Correlating the global increase in type 1 diabetes incidence across age groups with national economic prosperity: A systematic review.

Author information

1
Grupo Mapeo Genetico, Departamento de Pediatría, Facultad de Medicina, Universidad de Antioquia, Medellín 050010470, Colombia. natalia.gomezl@udea.edu.co.
2
Grupo Mapeo Genetico, Departamento de Pediatría, Facultad de Medicina, Universidad de Antioquia, Medellín 050010470, Colombia.
3
Epidemiology Group. School of Public Health. Universidad de Antioquia, Medellín 050010470, Colombia.

Abstract

BACKGROUND:

The global epidemiology of type 1 diabetes (T1D) is not yet well known, as no precise data are available from many countries.

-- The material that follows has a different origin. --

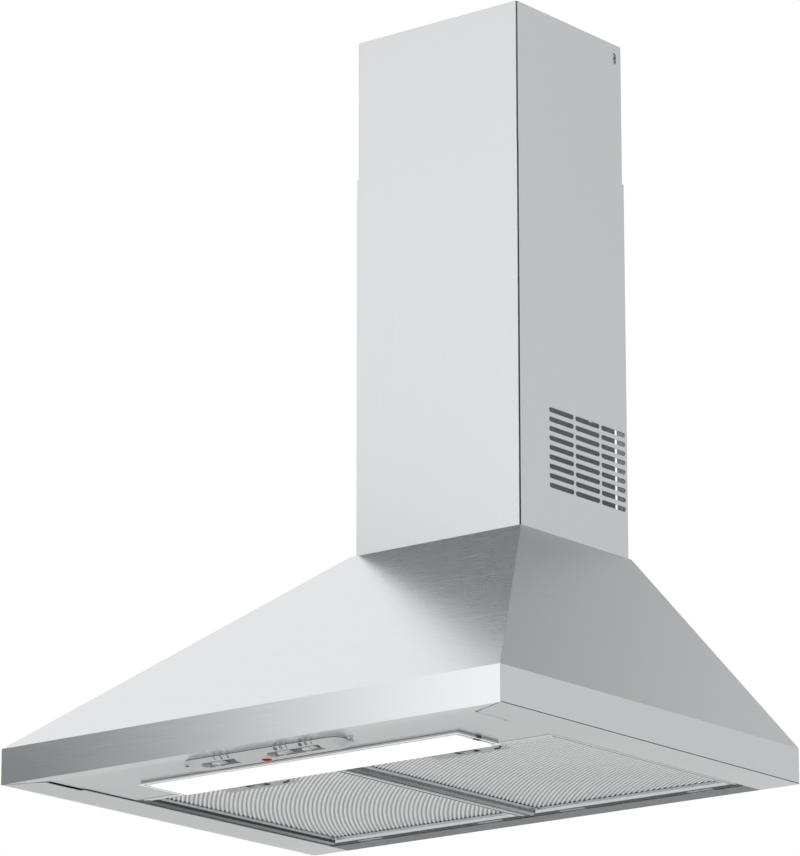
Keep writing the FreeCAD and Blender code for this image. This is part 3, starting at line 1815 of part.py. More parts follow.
def lamp_reflector():
    # Bright sheet that closes the frame from above.
    body = new_body("lamp_reflector")
    wall = size.sheet
    pad(body, "XY_Plane", [in_aperture(-size.tray_margin - wall, size.tray_corner + wall)],
        wall, lift=panel_top + size.lamp_box_height - wall)


lamp_z = panel_top + size.lamp_box_height / 2
lamp_wall_x = tray_half - size.seat_gap


def lamp_holder(label, side):
    seat = lamp_wall_x - size.holder_foot
    mouth = lamp_wall_x - size.holder_length
    radius = size.holder_radius
    slim = radius - size.holder_step
    socket = radius - size.holder_wall
    body = turned(label, [
        (side * lamp_wall_x, 0),
        (side * lamp_wall_x, slim),
        (side * (seat + size.holder_step), slim),
        (side * seat, radius),
        (side * mouth, radius),
        (side * mouth, socket),
        (side * seat, socket),
        (side * seat, 0),
    ])
    move(body, 0, lens_y, lamp_z)


def lamp_bulb(label, side):
    # A candle lamp: screw base in the holder, glass that swells and then tapers to its tip.
    base = lamp_wall_x - size.holder_foot - past
    glass = lamp_wall_x - size.holder_length - past
    tip = base - size.bulb_length
    radius = size.bulb_radius
    neck = size.holder_radius - size.holder_wall - size.bulb_play
    swell = (glass - tip) / 4
    body = turned(label, [
        (side * base, 0),
        (side * base, neck * 0.65),
        (side * (base - size.holder_wall), neck),
        (side * glass, neck),
        (side * (glass - swell), radius * 0.9),
        (side * (glass - swell * 2), radius),
        (side * (glass - swell * 3), radius * 0.75),
        (side * (tip + swell / 2), radius / 5),
        (side * tip, 0),
    ])
    move(body, 0, lens_y, lamp_z)


def build():
    canopy_front()
    canopy_back()
    canopy_deck()
    deck_screws()
    lower_chimney_cover()
    upper_chimney_cover()
    chimney_wall_bracket()
    outlet_collar()
    damper_pin()
    near = size.knuckle_near
    far = size.knuckle_far
    damper_flap("damper_flap_front", -1, [near, -far - size.knuckle_length])
    damper_flap("damper_flap_rear", 1, [far, -near - size.knuckle_length])
    cable_gland()
    blower_scroll()
    blower_cover()
    blower_screws()
    impeller()
    motor_shaft()
    motor_body()
    motor_bracket()
    motor_mounts()
    motor_screws()
    capacitor()
    capacitor_clip()
    wiring_box()
    wiring_box_lid()
    terminal_block()
    for hand, side in (("left", -1), ("right", 1)):
        canopy_side(f"canopy_side_{hand}", side)
        cover_bracket(f"cover_bracket_{hand}", side)
        filter_frame(f"filter_frame_{hand}", side)
        filter_mesh(f"filter_mesh_{hand}", side)
        latch_plate(f"latch_plate_{hand}", side)
        filter_latch(f"filter_latch_{hand}", side)
        lamp_holder(f"lamp_holder_{hand}", side)
        lamp_bulb(f"lamp_bulb_{hand}", side)
    control_pod()
    switch_carrier()
    for name, rest, travel in controls:
        slider_knob(name, rest)
        slide_switch(name, rest, travel)
    pilot_lens()
    control_screws()
    lamp_cover()
    lamp_clip()
    lamp_housing()
    lamp_reflector()


def check():
    faults = []
    for item in document.Objects:
        if {"Invalid", "Error"} & set(item.State):
            faults.append(f"{item.Name}: {item.State}")
    for label, item in nodes.items():
        shape = item.Shape
        if shape.isNull() or not shape.isValid() or not shape.Solids:
            faults.append(f"{label}: no valid solid")
    if faults:
        raise RuntimeError("\n".join(faults))


def export():
    os.makedirs("parts", exist_ok=True)
    for label, item in nodes.items():
        item.Shape.exportStep(f"parts/{label}.step")
        print(label, len(item.Shape.Solids), round(item.Shape.Volume, 1))


build()
document.recompute()
check()
export()
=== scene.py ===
import bpy
import json
import math
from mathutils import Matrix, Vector


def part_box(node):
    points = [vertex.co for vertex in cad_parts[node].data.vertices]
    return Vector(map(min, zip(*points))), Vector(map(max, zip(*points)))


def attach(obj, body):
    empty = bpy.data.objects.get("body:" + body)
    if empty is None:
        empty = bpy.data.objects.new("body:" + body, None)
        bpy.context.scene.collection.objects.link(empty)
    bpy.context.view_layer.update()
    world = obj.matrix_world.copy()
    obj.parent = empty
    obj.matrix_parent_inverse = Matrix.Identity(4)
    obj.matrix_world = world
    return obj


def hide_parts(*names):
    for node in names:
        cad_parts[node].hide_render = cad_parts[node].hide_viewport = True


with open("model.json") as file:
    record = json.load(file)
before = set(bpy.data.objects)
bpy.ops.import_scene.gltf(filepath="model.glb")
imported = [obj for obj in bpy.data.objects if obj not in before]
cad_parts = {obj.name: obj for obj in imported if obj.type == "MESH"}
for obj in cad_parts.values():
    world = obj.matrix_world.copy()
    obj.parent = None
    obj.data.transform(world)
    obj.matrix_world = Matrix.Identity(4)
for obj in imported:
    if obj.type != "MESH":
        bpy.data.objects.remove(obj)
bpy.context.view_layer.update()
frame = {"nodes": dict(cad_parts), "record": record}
bpy.ops.object.select_all(action="DESELECT")
mm = 0.001
bodyOf = {
    node: body
    for body, members in frame["record"]["behaviour"]["bodies"].items()
    for node in members
}
slotOf = {part["node"]: part["material_slot"] for part in frame["record"]["subparts"]}
print("frame loaded:", len(frame["nodes"]), "nodes")

# Finishes: every one is colour, roughness and relief from noise on Object coordinates


def newFinish(name, look):
    # grain is how many noise cells there are per metre along X, Y and Z
    material = bpy.data.materials.new(name)
    material.use_nodes = True
    nodes = material.node_tree.nodes
    links = material.node_tree.links
    shader = nodes["Principled BSDF"]
    coords = nodes.new("ShaderNodeTexCoord")
    spread = nodes.new("ShaderNodeMapping")
    spread.inputs["Scale"].default_value = look["grain"]
    links.new(coords.outputs["Object"], spread.inputs["Vector"])
    noise = nodes.new("ShaderNodeTexNoise")
    noise.inputs["Scale"].default_value = 1
    noise.inputs["Detail"].default_value = look.get("detail", 3)
    noise.inputs["Roughness"].default_value = 0.55
    links.new(spread.outputs["Vector"], noise.inputs["Vector"])
    colour = look["colour"]
    shift = look.get("shift", 0.04)
    ramp = nodes.new("ShaderNodeValToRGB")
    ramp.color_ramp.elements[0].position = 0.3
    ramp.color_ramp.elements[1].position = 0.7
    ramp.color_ramp.elements[0].color = [max(c * (1 - shift), 0) for c in colour] + [1]
    ramp.color_ramp.elements[1].color = [min(c * (1 + shift), 1) for c in colour] + [1]
    links.new(noise.outputs["Fac"], ramp.inputs["Fac"])
    if "groove_shade_share" in look:
        # painted shade: the piece's own painted_crest_light attribute darkens the grooves
        # between ripples and lightens their crests, for most of the tone; noise sets the rest
        painted_crest_light = nodes.new("ShaderNodeAttribute")
        painted_crest_light.attribute_name = "painted_crest_light"
        speckle = nodes.new("ShaderNodeMath")
        speckle.operation = "MULTIPLY"
        speckle.inputs[1].default_value = 1 - look["groove_shade_share"]
        shade = nodes.new("ShaderNodeMath")
        shade.operation = "MULTIPLY_ADD"
        shade.inputs[1].default_value = look["groove_shade_share"]
        links.new(noise.outputs["Fac"], speckle.inputs[0])
        links.new(painted_crest_light.outputs["Fac"], shade.inputs[0])
        links.new(speckle.outputs[0], shade.inputs[2])
        links.new(shade.outputs[0], ramp.inputs["Fac"])
    links.new(ramp.outputs["Color"], shader.inputs["Base Color"])
    rough = nodes.new("ShaderNodeMapRange")
    rough.inputs["To Min"].default_value = look["rough"][0]
    rough.inputs["To Max"].default_value = look["rough"][1]
    links.new(noise.outputs["Fac"], rough.inputs["Value"])
    links.new(rough.outputs["Result"], shader.inputs["Roughness"])
    bump = nodes.new("ShaderNodeBump")
    bump.inputs["Strength"].default_value = look.get("relief", 0.1)
    bump.inputs["Distance"].default_value = look.get("depth", 0.05) * mm
    links.new(noise.outputs["Fac"], bump.inputs["Height"])
    links.new(bump.outputs["Normal"], shader.inputs["Normal"])
    shader.inputs["Metallic"].default_value = look.get("metal", 0)
    for socket, value in look.get("sockets", {}).items():
        shader.inputs[socket].default_value = value
    return material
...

T1D is, however, characterized by an important variation in incidences among countries and a dramatic increase of these incidences during the last decades, predominantly in younger children. In the United States and Europe, the increase has been associated with the gross domestic product (GDP) per capita. In our previous systematic review, geographical variation of incidence was correlated with socio-economic factors.

AIM:

To investigate variation in the incidence of T1D in age categories and search to what extent these variations correlated with the GDP per capita.

METHODS:

A systematic review was performed to retrieve information about the global incidence of T1D among those younger than 14 years of age. The study was carried out according to the PRISMA recommendations. For the analysis, the incidence was organized in the periods: 1975-1999 and 2000-2017. We searched the incidence of T1D in the age-groups 0-4, 5-9 and 10-14. We compared the incidences in countries for which information was available for the two periods. We obtained the GDP from the World Bank. We analysed the relationship between the incidence of T1D with the GDP in countries reporting data at the national level.

RESULTS:

We retrieved information for 84 out of 194 countries around the world. We found a wide geographic variation in the incidence of T1D and a worldwide increase during the two periods. The largest contribution to this increase was observed in the youngest group of children with T1D, with a relative increase of almost double when comparing the two periods (P value = 2.5 × e-5). Twenty-six countries had information on the incidence of T1D at the national level for the two periods. There was a positive correlation between GDP and the incidence of T1D in both periods (Spearman correlation = 0.52 from 1975-1999 and Spearman correlation = 0.53 from 2000-2017).

CONCLUSION:

The incidence increase was higher in the youngest group (0-4 years of age), and the highest incidences of T1D were found in wealthier countries.

KEYWORDS:

Age categories; Children; Gross domestic product per capita; Incidence; Type 1 diabetes

Conflict of interest statement

Conflict-of-interest statement: The authors declare no conflict of interest.